Step 10 — Observability minimum for small teams
You don’t need a giant SRE budget, but you need visibility.
At minimum collect:
- Request latency (p95)
- Error rate (% of 5xx)
- Queue backlog size
- DB CPU/memory and connection saturation
- Deploy frequency + failure rate
A practical starter setup:
- Uptime monitor (Uptime Kuma)
- Log aggregation (Loki + Grafana)
- Basic APM (OpenTelemetry-compatible agent if available)
- Alert to Telegram/Slack for critical failures
For Laravel logs structure:
Log::channel('stack')->info('checkout_completed', [
'order_id' => $order->id,
'user_id' => $order->user_id,
'total' => $order->total,
]);Structured logs make incident response much faster.
Step 11 — Common deployment mistakes (and fixes)
1) Building assets on the production server
Problem: slow deploys, high memory spikes.
Fix: build in CI and ship prebuilt assets.
2) No health checks
Problem: failed deploy still receives traffic.
Fix: enforce /up health gate before routing.
3) Running queue workers inside web container without supervision
Problem: background jobs silently stop.
Fix: separate workers or supervise process explicitly.
4) Shared mutable state in containers
Problem: unpredictable behavior after scaling.
Fix: move state to DB/Redis/object storage.
5) No staging environment
Problem: production becomes your testing environment.
Fix: mirror prod using staging with masked real-world data.
Step 12 — Suggested team workflow
A clean workflow for small product teams:
- Feature branch per task
- Pull request with CI checks required
- Squash merge to
main - CI tests + image build
- Coolify auto-deploy to staging
- Manual smoke test checklist
- Promote same image tag to production
This reduces “works on my machine” and improves traceability.
Final summary
You now have a practical deployment system for Laravel + Vue in 2026:
- Docker gives runtime consistency
- GitHub Actions gives automated confidence
- Coolify gives self-hosted deployment control
- Health checks + rollback strategy reduce downtime risk
- Observability turns panic into process
If you implement only one thing today, start with CI quality gates.

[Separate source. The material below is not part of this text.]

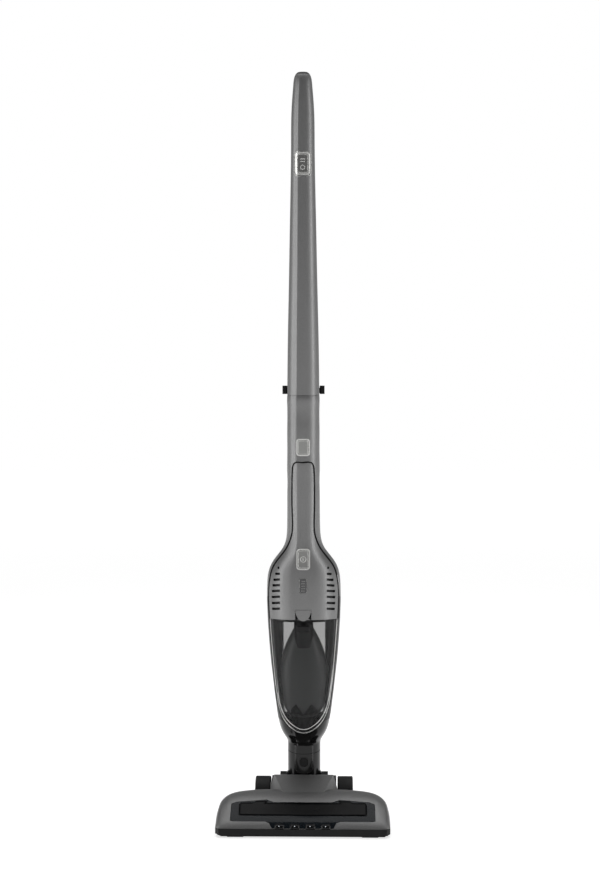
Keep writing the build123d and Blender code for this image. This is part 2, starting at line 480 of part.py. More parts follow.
def seen_face(pts, y=0.0):
    return Face(Wire.make_polygon([Vector(x, y, u) for x, u in pts], close=True))


TV = math.tan(math.radians(16.0))


def seen(pts, r, y0=-100, y1=-10, corner=None):
    """Prism of a window outline along the line of sight that it was laid out on; r rounds its corners."""
    s = make_face(Polyline(*[(x, u) for x, u in pts], close=True))
    f = (Plane.XZ * s).faces()[0]
    f = f.moved(Location((0, y0, -y0 * TV)))
    return Solid.extrude(f, Vector(0, y1 - y0, -(y1 - y0) * TV))


WIN = [(-108.3, 27.5), (-100, 30.6), (-55, 34.0), (-44, 30.2), (44, 30.2), (55, 34.0), (100, 30.6), (108.3, 27.5), (108.3, 2.2), (104, 1.2),
       (56, 1.2), (50, -1.2), (45.5, -9.0), (-45.5, -9.0), (-50, -1.2), (-56, 1.2), (-104, 1.2), (-108.3, 2.2)]
win_cut = seen(WIN, 1.2)
win_in = seen([(x - math.copysign(0.35, x), u - 0.35 if u > 15 else u + 0.35) for x, u in WIN], 1.1)
cover = big(cover - win_cut)
put("head_cover", cover, stick=False)
window = (wing_out - wing(2.0)) & win_in
put("head_window", window, stick=False)

# chassis
plan = [(-122, -77.5), (122, -77.5), (127, -73), (127, -30), (120, 2), (98, 16), (62, 20), (50.6, 24), (50.6, 66), (46, 72), (39.4, 72), (39.4, 22),
        (-39.4, 22), (-39.4, 72), (-46, 72), (-50.6, 66), (-50.6, 24), (-62, 20), (-98, 16), (-120, 2), (-127, -30), (-127, -73)]
plan_s = make_face(Polyline(*plan, close=True))
floor_plate = Pos(0, 0, 2.0) * extrude(plan_s, amount=3.0)
base = floor_plate
mouth = box(-108, 108, -64, -12, -1, 20)
walls = box(-122, 122, -77.5, -74.8, 1.2, 12.6)
walls += box(-110.4, 110.4, -66.4, -64, 2, 26) + box(-110.4, 110.4, -12, -9.6, 2, 40)
walls += box(-110.4, -108, -66.4, -9.6, 2, 36) + box(108, 110.4, -66.4, -9.6, 2, 36)
walls += box(-126.8, -122, -73, -30, 2, 12.6) + box(122, 126.8, -73, -30, 2, 12.6)
for sx in (-1, 1):
    cheek = side_prism([(10, 4), (10, 32), (26, 49), (36, 56.5), (58, 57), (66, 53), (70, 44), (70, 20), (62, 8), (40, 4)],
                       sx * 39.4 if sx > 0 else -50.6, 50.6 if sx > 0 else -39.4)
    walls += cheek
inner_zone = wing_in + cowl_in + box(-60, 60, 19.5, 90, 0, 90) + box(-128, 128, -90, 60, 0, 12.9)
base = base + (walls & inner_zone)
# quarter-round roof of the brush chamber's front and the suction throat to the neck
throat = box(-22, 22, -10.5, 24.5, 8, 40)
throat_in = box(-20, 20, -20, 30, 10, 38)
base = base + (throat & inner_zone) - throat_in - mouth
# bores: trunnions, brush shaft, wheel axles
base = base - rod((-60, PIVOT_Y, PIVOT_Z), (1, 0, 0), 8.05, 120)
base = base - rod((-114, BRUSH_Y, BRUSH_Z), (1, 0, 0), 5.0, 228)
base = base - (rod((-80, WHEEL_Y, WHEEL_R), (1, 0, 0), 4.0, 36) + rod((44, WHEEL_Y, WHEEL_R), (1, 0, 0), 4.0, 36))
base = base - rod((-36, PIVOT_Y, PIVOT_Z), (1, 0, 0), 21.0, 72)
for sx in (-1, 1):
    for (px, py) in ((114, -55), (104, -3)):
        base = base - rod((sx * px, py, -1), (0, 0, 1), 1.6, 16)
base = base - cover
for sx in (-1, 1):
    base = base - box(sx * 100 - 12, sx * 100 + 12, -76.4, -67.4, 0, 2.0)
put("head_base", base, stick=False)

bumper_s = make_face(Polyline((-130, -66), (-130, -74.5), (-124.5, -82), (124.5, -82), (130, -74.5), (130, -66), (127.4, -66), (127.4, -73.4), (122.6, -78.1),
                              (-122.6, -78.1), (-127.4, -73.4), (-127.4, -66), close=True))
bumper = Pos(0, 0, 4.6) * extrude(bumper_s, amount=8.2)
skirt = [(-127.4, -66), (-130, -66), (-129.6, -30), (-122, 4), (-99, 19), (-60, 25), (-60, 22.4), (-98, 16.4), (-120.4, 2.4), (-127.4, -30)]
skl = Pos(0, 0, 4.6) * extrude(make_face(Polyline(*skirt, close=True)), amount=8.2)
put("front_bumper", bumper + skl + mirror(skl, Plane.YZ), stick=False)

glides = [box(sx * 100 - 12, sx * 100 + 12, -76.4, -67.4, 0, 2.0) for sx in (-1, 1)]
put("floor_glides", Compound(children=[big(g) for g in glides]), stick=False, keep_all=True)
put("mouth_strip", (box(-104, 104, -11.6, -9.8, 0.4, 8.0) + box(-104, 104, -11.6, -6.0, 0.6, 2.0)) - base, stick=False)

screws = []
for sx in (-1, 1):
    for (px, py) in ((114, -55), (104, -3)):
        screws.append(rod((sx * px, py, 0.8), (0, 0, 1), 3.0, 1.2) + rod((sx * px, py, 1.9), (0, 0, 1), 1.58, 9.0))
put("chassis_screws", Compound(children=[big(s) for s in screws]), stick=False, keep_all=True)

# brush roll
core = rod((-105.5, BRUSH_Y, BRUSH_Z), (1, 0, 0), 11.0, 211.0) + rod((-117.6, BRUSH_Y, BRUSH_Z), (1, 0, 0), 3.0, 229.0)
core = core + rod((-118.6, BRUSH_Y, BRUSH_Z), (1, 0, 0), 9.0, 6.4)
put("brush_core", core, stick=False)
bearing = (rod((-112.0, BRUSH_Y, BRUSH_Z), (1, 0, 0), 4.98, 4.4) + rod((107.6, BRUSH_Y, BRUSH_Z), (1, 0, 0), 4.98, 4.4)) - rod((-130, BRUSH_Y, BRUSH_Z), (1, 0, 0), 3.0 + FIT, 260)
put("brush_bearings", bearing, stick=False, keep_all=True)
brist = []
for k in range(4):
    for sx in (-1, 1):
        secs = []
        for j in range(9):
            u = j / 8
            ang = math.radians(90 * k + 62 * u)
            xx = sx * (4 + 98 * u) if sx > 0 else -(4 + 98 * u)
            c, s_ = math.cos(ang), math.sin(ang)
            q = []
            for rr, hw in ((10.6, -1.7), (10.6, 1.7), (BRUSH_R, 1.9), (BRUSH_R, -1.9)):
                q.append(Vector(xx, BRUSH_Y + rr * c - hw * s_, BRUSH_Z + rr * s_ + hw * c))
            secs.append(Wire.make_polygon(q, close=True))
        brist.append(Solid.make_loft(secs, False) - rod((-110, BRUSH_Y, BRUSH_Z), (1, 0, 0), 11.0, 220))
put("brush_bristles", Compound(children=[big(b) for b in brist]), stick=False, keep_all=True)

# brush drive
MOT_Y, MOT_Z = -0.3, 22.0
put("brush_motor", (rod((-100.0, MOT_Y, MOT_Z), (1, 0, 0), 9.0, 46) + rod((-103.0, MOT_Y, MOT_Z), (1, 0, 0), 5.0, 4)) - rod((-120, MOT_Y, MOT_Z), (1, 0, 0), 1.6 + FIT, 40), stick=False)
put("motor_pulley", rod((-119.0, MOT_Y, MOT_Z), (1, 0, 0), 3.6, 7.0) + rod((-119.0, MOT_Y, MOT_Z), (1, 0, 0), 1.6, 30.0), stick=False)
dy, dz = MOT_Y - BRUSH_Y, MOT_Z - BRUSH_Z
dist = math.hypot(dy, dz)
ang0 = math.atan2(dz, dy)


def loop(r1, r2, x0, x1):
    a = math.acos((r1 - r2) / dist)
    pts = []
    for i in range(25):
        t = ang0 + a + (2 * math.pi - 2 * a) * i / 24
        pts.append((BRUSH_Y + r1 * math.cos(t), BRUSH_Z + r1 * math.sin(t)))
    for i in range(13):
        t = ang0 - a + 2 * a * i / 12
        pts.append((MOT_Y + r2 * math.cos(t), MOT_Z + r2 * math.sin(t)))
    return side_prism(pts, x0, x1)


put("drive_belt", loop(10.8, 5.4, -117.6, -113.6) - loop(9.35, 3.95, -120, -110), stick=False)

# headlights behind the foot of the window
zl = 19.2
leds = []
for x in (-34.5, -11.5, 11.5, 34.5):
    leds.append(Pos(x, -73.6, zl) * Rot(-52, 0, 0) * Box(12.0, 3.2, 6.0))
led_zone = wing(2.6)
put("headlight_lenses", Compound(children=[big(l & led_zone) for l in leds]), stick=False, keep_all=True)
put("headlight_board", box(-46, 46, -71.2, -69.8, 6, 17), stick=False)

# wheels
for name, sx in (("left", -1), ("right", 1)):
    x0 = WHEEL_X if sx > 0 else -WHEEL_X - WHEEL_W
    tyre = rod((x0, WHEEL_Y, WHEEL_R), (1, 0, 0), WHEEL_R, WHEEL_W)
    tyre = chamfer(tyre.edges().filter_by(GeomType.CIRCLE), 1.2)
    hubr = 23.0
    tyre = tyre - rod((x0 - 1, WHEEL_Y, WHEEL_R), (1, 0, 0), hubr, WHEEL_W + 2)
    hub = rod((x0 + 0.8, WHEEL_Y, WHEEL_R), (1, 0, 0), hubr, WHEEL_W - 1.6) - rod((x0 - 1, WHEEL_Y, WHEEL_R), (1, 0, 0), 3.9 + FIT, WHEEL_W + 2)
    dish_x = x0 + WHEEL_W - 5.0 if sx > 0 else x0 - 1
    hub = hub - (rod((dish_x, WHEEL_Y, WHEEL_R), (1, 0, 0), 19.5, 6) - rod((dish_x, WHEEL_Y, WHEEL_R), (1, 0, 0), 7.0, 6))
    put("wheel_tyre_" + name, tyre, stick=False)
    put("wheel_hub_" + name, hub, stick=False)
axle_l = rod((-76.2, WHEEL_Y, WHEEL_R), (1, 0, 0), 3.9, 31.6)
axle_r = rod((44.6, WHEEL_Y, WHEEL_R), (1, 0, 0), 3.9, 31.6)
put("wheel_axles", Compound(children=[big(axle_l), big(axle_r)]), stick=False, keep_all=True)

for name, shape in nodes.items():
    export_step(shape, f"parts/{name}.step")
print(len(nodes), "nodes")
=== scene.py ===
import bpy, bmesh, math, json
from mathutils import Vector, Matrix, Euler


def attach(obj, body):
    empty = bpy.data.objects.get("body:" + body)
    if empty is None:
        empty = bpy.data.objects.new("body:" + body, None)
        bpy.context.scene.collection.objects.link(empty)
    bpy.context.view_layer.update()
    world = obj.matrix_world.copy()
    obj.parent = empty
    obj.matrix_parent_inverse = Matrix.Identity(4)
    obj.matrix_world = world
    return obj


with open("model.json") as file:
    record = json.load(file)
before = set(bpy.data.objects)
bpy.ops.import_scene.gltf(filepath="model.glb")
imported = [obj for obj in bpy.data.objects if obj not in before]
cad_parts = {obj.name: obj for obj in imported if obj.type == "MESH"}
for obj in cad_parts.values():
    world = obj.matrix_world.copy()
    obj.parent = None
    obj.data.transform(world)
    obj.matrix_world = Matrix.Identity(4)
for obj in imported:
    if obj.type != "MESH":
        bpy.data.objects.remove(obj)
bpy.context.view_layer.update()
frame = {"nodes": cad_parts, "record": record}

nodes = frame["nodes"]
scene = bpy.context.scene

# ------------------------------------------------------------------ stick coordinates (mm in the stick's own frame -> metres)
LEAN = math.radians(5.0)
PIV = Vector((0.0, 0.051, 0.045))
ROT = Matrix.Rotation(LEAN, 3, "X")
TO = Matrix.Translation(PIV) @ ROT.to_4x4()


def st(x, y, z):
    return TO @ Vector((x / 1000, y / 1000, z / 1000))


# ------------------------------------------------------------------ material kit
def new_mat(name):
    m = bpy.data.materials.new(name)
    m.use_nodes = True
    nt = m.node_tree
    b = nt.nodes["Principled BSDF"]
    return m, nt, b


def coords(nt, scale=(1, 1, 1)):
    tc = nt.nodes.new("ShaderNodeTexCoord")
    mp = nt.nodes.new("ShaderNodeMapping")
    mp.inputs["Scale"].default_value = scale
    nt.links.new(tc.outputs["Object"], mp.inputs["Vector"])
    return mp.outputs["Vector"]


def noise(nt, vec, scale, detail=3.0, rough=0.5):
    n = nt.nodes.new("ShaderNodeTexNoise")
    n.inputs["Scale"].default_value = scale
    n.inputs["Detail"].default_value = detail
    n.inputs["Roughness"].default_value = rough
    nt.links.new(vec, n.inputs["Vector"])
    return n.outputs["Fac"]


def ramp(nt, fac, stops):
    r = nt.nodes.new("ShaderNodeValToRGB")
    els = r.color_ramp.elements
    while len(els) < len(stops):
        els.new(0.5)
    for e, (p, c) in zip(els, stops):
        e.position = p
        e.color = (c[0], c[1], c[2], 1) if isinstance(c, (tuple, list)) else (c, c, c, 1)
    nt.links.new(fac, r.inputs["Fac"])
    return r.outputs["Color"]


def bump(nt, b, height, strength=0.1, dist=0.0004, after=None):
    n = nt.nodes.new("ShaderNodeBump")
    n.inputs["Strength"].default_value = strength
    n.inputs["Distance"].default_value = dist
    nt.links.new(height, n.inputs["Height"])
    if after is not None:
        nt.links.new(after, n.inputs["Normal"])
    nt.links.new(n.outputs["Normal"], b.inputs["Normal"])
    return n.outputs["Normal"]


def edge_wear(nt, low, high, width=0.0012):
    """0 on flats and 1 on outer edges, from the surface's pointiness."""
    g = nt.nodes.new("ShaderNodeNewGeometry")
    return ramp(nt, g.outputs["Pointiness"], [(low, 0.0), (high, 1.0)])


def mix_rgb(nt, fac, a, c, mode="MIX"):
    n = nt.nodes.new("ShaderNodeMixRGB")
    n.blend_type = mode
    if isinstance(fac, (int, float)):
        n.inputs[0].default_value = fac
    else:
        nt.links.new(fac, n.inputs[0])
    for i, v in ((1, a), (2, c)):
        if isinstance(v, (tuple, list)):
            n.inputs[i].default_value = (v[0], v[1], v[2], 1)
        else:
            nt.links.new(v, n.inputs[i])
    return n.outputs[0]


def grey_of(v):
    return (v, v, v)


def plastic(name, col, rough, grain=2600, grain_strength=0.12, var=0.12, spec=0.5, coat=0.0, metallic=0.0, mottle=24):
    """Moulded plastic: slight colour drift, fine spark-eroded grain and uneven gloss."""
    m, nt, b = new_mat(name)
    v = coords(nt)
    c0 = tuple(x * (1 - var) for x in col)
    c1 = tuple(min(1, x * (1 + var)) for x in col)
    nt.links.new(ramp(nt, noise(nt, v, mottle, 4), [(0.3, c0), (0.7, c1)]), b.inputs["Base Color"])
    fine = noise(nt, v, grain, 2)
    nt.links.new(ramp(nt, noise(nt, v, 60, 5), [(0.3, rough * 0.86), (0.72, min(1, rough * 1.16))]), b.inputs["Roughness"])
    if grain_strength > 0:
        bump(nt, b, fine, grain_strength * 0.3, 0.0001)
    b.inputs["Specular IOR Level"].default_value = spec
    b.inputs["Metallic"].default_value = metallic
    if coat:
        b.inputs["Coat Weight"].default_value = coat
        b.inputs["Coat Roughness"].default_value = 0.06
    return m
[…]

If you implement two, add immutable image deploys. That combination alone removes most deployment chaos.
Quick recap
- Local containerized environment
- Multi-stage production image
- Automated CI tests and build
- Coolify deployment setup
- Security and performance hardening
- Rollback and monitoring basics
Build once. Deploy safely. Iterate with confidence.